As the inquirer describes the relationship between the firms, the firms intend to offer clients expertise in more fields of practice by pooling their services; the arrangement is called an "affiliation." The Committee is unaware of any particular specialized meaning of the term "affiliation" which makes the term appropriate or inappropriate to describe the firms' relationship. Without additional facts we are unable to conclude that the proposed use of the term "affiliation" is false, fraudulent, deceptive or misleading, but its meaning in the context presented is definitely unclear and would require further explanation. See MRPC 1.4(b). If the terminology does not clearly convey an accepted meaning it is deceptive by implying some non-existent meaning. MRPC 7.1.

Finally, the inquirer asks if one firm has a conflict of interest, may the client be referred to one of the affiliated firms? The Committee has not been provided with a specific fact situation in which a conflict has arisen, and thus any response to the question posed must be general in nature.

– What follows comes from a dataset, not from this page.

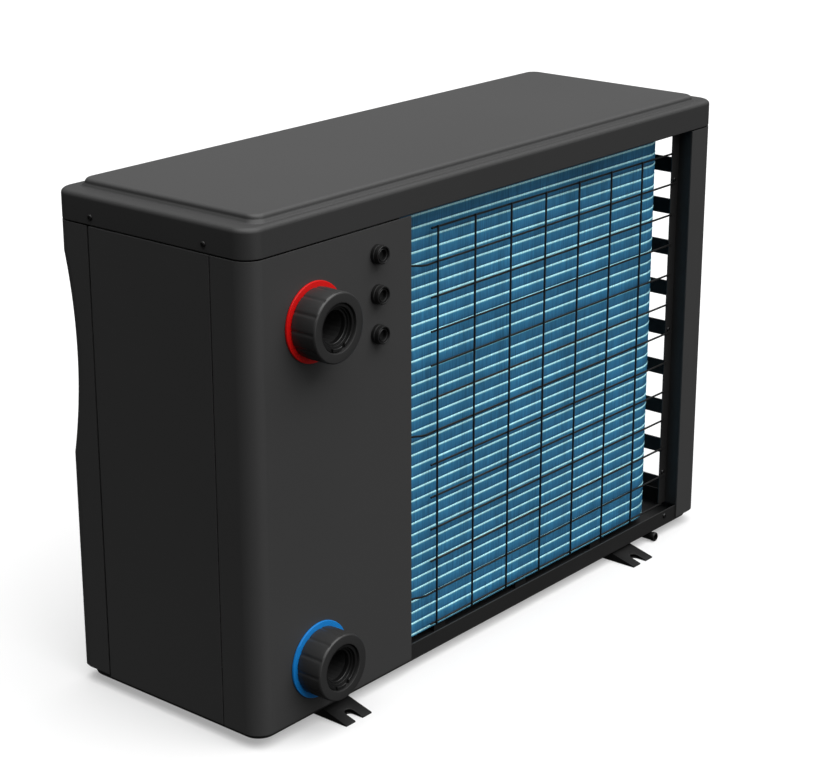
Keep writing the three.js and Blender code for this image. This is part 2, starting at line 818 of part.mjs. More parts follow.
function filterDrier() {
  const x = exchangerStubX - gap;
  return turnedX([
    [0, -drierLength], [5, -drierLength], [5, -drierLength + 6], [11, -drierLength + 12], [11, -12],
    [5, -6], [5, 0], [0, 0],
  ], 16).translate(x, exchangerY, liquidZ);
}

function expansionValve() {
  const body = turnedZ([[0, -12], [8, -12], [8, 14], [13, 14], [13, 44], [10, 48], [0, 48]], 16);
  return join(body, turnedX(rod(pipeRadius, -8, 8), 12));
}

function waterHeatExchanger() {
  const [low, high] = [footHeight + 36, footHeight + 546];
  const r = exchangerRadius;
  const tank = turnedZ([
    [0, footHeight + sheet + gap], [42, footHeight + sheet + gap], [42, low - 4], [r - 10, low],
    [r, low + 14], [r, high - 14], [r - 10, high], [0, high + 8],
  ], 24);
  const boss = (z) => turnedY(rod(27, r - 18, portPipeY - exchangerY), 16).translate(0, 0, z);
  const gasStub = turnedY(rod(pipeRadius, -r - 10, -r + 6), 8)
    .translate(valveX + valvePortPitch - unionX, 0, 340);
  const liquidStub = turnedX(rod(pipeRadius, -r - 10, -r + 6), 8).translate(0, 0, liquidZ);
  return join(tank, boss(outletZ), boss(inletZ), gasStub, liquidStub);
}

// ---------------------------------------------------------------- water unions

const portPipeY = exchangerY + exchangerRadius;
const threadEndY = backY + unionReach - 15.5;
const nutFaceY = backY + unionReach;

function portPipe() {
  return turnedY([
    [boreRadius, portPipeY + gap], [25, portPipeY + gap], [25, backY - 12], [35, backY - 12],
    [35, threadEndY], [boreRadius, threadEndY], [boreRadius, portPipeY + gap],
  ]);
}

function unionRing() {
  return turnedY(collar(nutBoreRadius + 1, ringRadius, backY + gap, backY + 3.2), 24);
}

// The nut turns round the threaded end of the port and holds the tail against it.
function unionNut() {
  const lipY = nutFaceY - 8;
  return turnedY([
    [nutBoreRadius, backY + 3.8], [nutRadius, backY + 3.8], [nutRadius, nutFaceY - 1.5],
    [nutRadius - 1.5, nutFaceY], [nutMouthRadius, nutFaceY], [nutMouthRadius, lipY],
    [nutBoreRadius, lipY], [nutBoreRadius, backY + 3.8],
  ], 24);
}

function unionTail() {
  const flangeFrontY = nutFaceY - 8 - 0.6;
  const tailEndY = nutFaceY - 3;
  return turnedY([
    [boreRadius, threadEndY + gap], [35, threadEndY + gap], [35, flangeFrontY], [29, flangeFrontY],
    [29, tailEndY], [25, tailEndY], [25, tailEndY - 6], [boreRadius, tailEndY - 6],
    [boreRadius, threadEndY + gap],
  ]);
}

function flowSwitch() {
  return join(
    turnedZ(rod(9, inletZ + 25 + gap, inletZ + 48), 16),
    box(-13, 13, -9, 9, inletZ + 47, inletZ + 66),
  );
}

// ---------------------------------------------------------------- electrics

const finFrontY = -58;
const finBackY = 38;
const finFootZ = 492;
const finTopZ = 568;

function heatsink() {
  const baseX = partitionX + sheet + gap;
  const base = box(baseX, baseX + 5, finFrontY - 12, finBackY + 12, finFootZ - 12, finTopZ + 12);
  const fins = [];
  const finCount = 9;
  for (let k = 0; k < finCount; k += 1) {
    const y = finFrontY + (k * (finBackY - finFrontY - 3)) / (finCount - 1);
    fins.push(box(baseX - 24, baseX + 1, y, y + 3, finFootZ, finTopZ));
  }
  return join(base, ...fins);
}

function electricalBox() {
  return cut(
    box(electricsX, electricsX + electricsDepth, electricsFrontY, electricsBackY, electricsFootZ,
      electricsTopZ),
    box(electricsX + sheet, electricsX + electricsDepth + 1, electricsFrontY + sheet,
      electricsBackY - sheet, electricsFootZ + sheet, electricsTopZ - sheet),
  );
}

function electricalCover() {
  const x = electricsX + electricsDepth + gap;
  return join(
    box(x, x + sheet, electricsFrontY, electricsBackY, electricsFootZ, electricsTopZ),
    box(x - 8, x + 1, electricsFrontY + 3, electricsBackY - 3, electricsTopZ - 5, electricsTopZ - 3),
  );
}

function inverterBoard() {
  const x = electricsX + sheet + 6;
  const board = box(x, x + sheet, electricsFrontY + 12, electricsBackY - 12, electricsFootZ + 12,
    electricsTopZ - 12);
  const capacitors = [-50, 0, 50].map((y) =>
    turnedX(rod(14, 0, 38), 16).translate(x + 1, y, electricsTopZ - 60));
  return join(board, ...capacitors);
}

const glandZs = [0, 1, 2].map((k) => glandTopZ - k * glandPitch);

function cableGland() {
  return turnedY([
    [4.5, backY - 12], [7.8, backY - 12], [7.8, backY + gap], [glandRadius, backY + gap],
    [glandRadius, backY + glandReach - 4], [glandRadius - 2.5, backY + glandReach],
    [8, backY + glandReach], [8, backY + glandReach - 3], [4.5, backY + glandReach - 3],
    [4.5, backY - 12],
  ], 16);
}

// ---------------------------------------------------------------- controller

const buttonXs = [];
for (let k = 0; k < buttonCount; k += 1) {
  buttonXs.push((k - (buttonCount - 1) / 2) * buttonPitch);
}
const buttonZ = -22;
const lensHalfWidth = 44;
const lensLowZ = -8;
const lensHighZ = 30;

// Local to the middle of the controller's face: x across, z up, y from 0 at the face inwards.
function controllerHousing() {
  const [halfW, halfH] = [controllerWidth / 2, controllerHeight / 2];
  const wall = 3;
  const reach = buttonSide / 2 + gap;
  const holes = buttonXs.map((x) =>
    box(x - reach, x + reach, -1, wall + 1, buttonZ - reach, buttonZ + reach));
  return cut(
    prismY(roundedRect(-halfW, halfW, -halfH, halfH, 5), 0, 26, 2),
    box(-halfW + wall, halfW - wall, wall, 27, -halfH + wall, halfH - wall),
    box(-lensHalfWidth - gap, lensHalfWidth + gap, -1, wall + 1, lensLowZ - gap, lensHighZ + gap),
    ...holes,
  );
}

function displayLens() {
  return box(-lensHalfWidth, lensHalfWidth, 0.6, 3, lensLowZ, lensHighZ);
}

function button() {
  const half = buttonSide / 2;
  return join(
    prismY(roundedRect(-half, half, -half, half, 2), -2, 4.5, 2),
    prismY(roundedRect(-half - 1.4, half + 1.4, -half - 1.4, half + 1.4, 1), 3.8, 5.4, 1),
  );
}

// ---------------------------------------------------------------- condensate drain

const drainX = endX - 850;
const drainZ = footHeight - 7;
const drainHoleY = backY - 38;

// A bent spigot under the pan that ends just behind its back edge.
function drainSpigot() {
  const outer = pipe([
    [drainX, drainHoleY, footHeight - gap], [drainX, drainHoleY, drainZ],
    [drainX, backY + 3, drainZ],
  ], 6.2, 6, 10);
  return cut(outer, turnedY(rod(4, backY - 12, backY + 10), 12).translate(drainX, 0, drainZ));
}

// ---------------------------------------------------------------- assembly

add('base_pan', basePan(), finish.darkPaint);
add('foot_rail_right', footRail(), finish.darkPaint, railRightX);
add('foot_rail_left', footRail(), finish.darkPaint, railLeftX);
add('lid', lid(), finish.paint);
add('front_panel', frontPanel(), finish.paint);
add('service_panel', servicePanel(), finish.paint);
add('rear_corner_panel', rearCornerPanel(), finish.paint);
add('coil_end_panel', coilEndPanel(), finish.paint);
add('partition_plate', partitionPlate(), finish.zinc);
lidScrewYs.forEach((y, k) => add(`lid_screw_${k + 1}`, lidScrew(), finish.wire, endX, y, lidScrewZ));

add('coil_guard', coilGuard(), finish.wire);
add('fan_grille', fanGrille(), finish.wire);
add('bell_mouth', bellMouth(), finish.blackPlastic);
add('evaporator_coil', coilBlock(), finish.fins);
add('coil_tube_sheet', tubeSheet(), finish.zinc);

add('fan_wheel', fanWheel(), finish.greyPlastic, fanX, 0, fanZ);
add('fan_shaft', turnedY(rod(5, hubFrontY - 10, motorFaceY + 36), 16), finish.steel, fanX, 0, fanZ);
add('fan_nut', turnedY(collar(5.5, 11, hubFrontY - 8, hubFrontY - gap), 12), finish.zinc, fanX, 0, fanZ);
add('fan_motor', fanMotor(), finish.aluminium, fanX, 0, fanZ);
add('motor_bracket', motorBracket(), finish.zinc);

add('compressor', compressor(), finish.shell, compressorX, compressorY);
grommetOffsets.forEach(([x, y], k) =>
  add(`compressor_grommet_${k + 1}`, grommet(), finish.rubber, compressorX + x, compressorY + y));
add('compressor_terminal_cover', terminalCover(), finish.blackPlastic,
  compressorX, compressorY + compressorRadius + gap);
add('accumulator', accumulator(), finish.shell, accumulatorX, accumulatorY);
add('reversing_valve', reversingValve(), finish.brass, valveX, compressorY, valveZ);
refrigerantPipes();
add('filter_drier', filterDrier(), finish.copper);
add('expansion_valve', expansionValve(), finish.brass, expansionX, exchangerY, liquidZ);
add('water_heat_exchanger', waterHeatExchanger(), finish.whitePlastic, unionX, exchangerY);

[['outlet', outletZ, finish.red], ['inlet', inletZ, finish.blue]].forEach(([side, z, tint]) => {
  add(`${side}_port_pipe`, portPipe(), finish.blackPlastic, unionX, 0, z);
  add(`${side}_ring`, unionRing(), tint, unionX, 0, z);
  add(`${side}_union_nut`, unionNut(), finish.blackPlastic, unionX, 0, z);
  add(`${side}_union_tail`, unionTail(), finish.blackPlastic, unionX, 0, z);
});
add('flow_switch', flowSwitch(), finish.blackPlastic, unionX, portPipeY + 20);

add('inverter_heatsink', heatsink(), finish.aluminium);
add('electrical_box', electricalBox(), finish.zinc);
add('electrical_box_cover', electricalCover(), finish.zinc);
add('inverter_board', inverterBoard(), finish.board);
glandZs.forEach((z, k) => add(`cable_gland_${k + 1}`, cableGland(), finish.blackPlastic, glandX, 0, z));

add('controller_housing', controllerHousing(), finish.blackPlastic, controllerX, controllerFaceY, controllerZ);
add('display_lens', displayLens(), finish.glass, controllerX, controllerFaceY, controllerZ);
buttonXs.forEach((x, k) => add(`button_${k + 1}`, button(), finish.greyPlastic,
  controllerX + x, controllerFaceY, controllerZ + buttonZ));

add('drain_spigot', drainSpigot(), finish.blackPlastic);

// The origin goes to the middle of the box round everything, on the ground.
const bounds = new THREE.Box3().setFromObject(unit);
const middle = bounds.getCenter(new THREE.Vector3());
unit.position.set(-middle.x, -middle.y, 0);

export default unit;
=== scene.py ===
# The looks of the pool heat pump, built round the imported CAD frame.
# Blender works in metres. The pieces below are drawn in millimetres in the case's own frame, with X and Y
# from the middle of the case and Z from the ground, and place() puts them where the frame is.
import json
import math

import bmesh
import bpy
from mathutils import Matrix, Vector


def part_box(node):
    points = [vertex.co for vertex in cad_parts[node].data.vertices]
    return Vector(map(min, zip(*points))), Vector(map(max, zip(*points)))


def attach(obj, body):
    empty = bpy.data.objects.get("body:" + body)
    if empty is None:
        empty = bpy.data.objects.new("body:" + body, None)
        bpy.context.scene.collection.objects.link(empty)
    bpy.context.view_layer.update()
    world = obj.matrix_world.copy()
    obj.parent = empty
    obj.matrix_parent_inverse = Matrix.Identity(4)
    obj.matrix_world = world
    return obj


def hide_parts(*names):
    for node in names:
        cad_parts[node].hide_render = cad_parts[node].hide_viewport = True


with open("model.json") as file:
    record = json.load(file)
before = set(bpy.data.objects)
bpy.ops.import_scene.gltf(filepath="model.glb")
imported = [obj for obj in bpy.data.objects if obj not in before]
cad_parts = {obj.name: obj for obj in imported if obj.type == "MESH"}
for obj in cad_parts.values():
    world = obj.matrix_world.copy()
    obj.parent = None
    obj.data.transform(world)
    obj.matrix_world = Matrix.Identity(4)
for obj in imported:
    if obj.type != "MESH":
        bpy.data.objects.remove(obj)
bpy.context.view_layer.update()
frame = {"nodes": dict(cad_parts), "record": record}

# ---------------------------------------------------------------- the frame's own dimensions, in millimetres

MM = 0.001


def low(node):
    """The low corner of a node's box, in the frame."""
    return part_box(node)[0] / MM


def high(node):
    """The high corner of a node's box, in the frame."""
    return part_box(node)[1] / MM


ORIGIN = (low("lid") + high("lid")) / 2
ORIGIN.z = 0


def span(node, axis):
    """Where a node starts and ends along an axis, from the case's middle."""
    k = "xyz".index(axis)
    return low(node)[k] - ORIGIN[k], high(node)[k] - ORIGIN[k]


def middle_of(node, axis):
    """The middle of a node along an axis, from the case's middle."""
    k = "xyz".index(axis)
    return (low(node)[k] + high(node)[k]) / 2 - ORIGIN[k]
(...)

The facts indicate that one lawyer oversees the case from beginning to end, although other lawyers in the affiliation may work on parts of the case. If this is so, then the lawyers have presumably obtained the client's permission to share confidences and secrets [MRPC 1.6], share the fee [MRPC 1.5(e)], etc. Whether lawyers working together on a case are imputedly disqualified when one of them has a conflict is partially determined by the facts of the particular case. See, e.g., "The exact relationship is immaterial, so long as they were in some way associated in the practice of law," Skokie Gold Standard Liquors v. Joseph E. Seagram & Sons Inc, 452 NE2d 804 (Ill App 1983); if no confidential information is exchanged, co-counsel is not imputedly disqualified, Brennan's Inc v. Brennan's Restaurants Inc, 590 F2d 168 (CA5 1979); "of counsel" may be imputedly disqualified ABA Op i1315; "of counsel" not imputedly disqualified, Jensen v. Touche Ross & Co, 335 NW2d 720 (Minn 1983).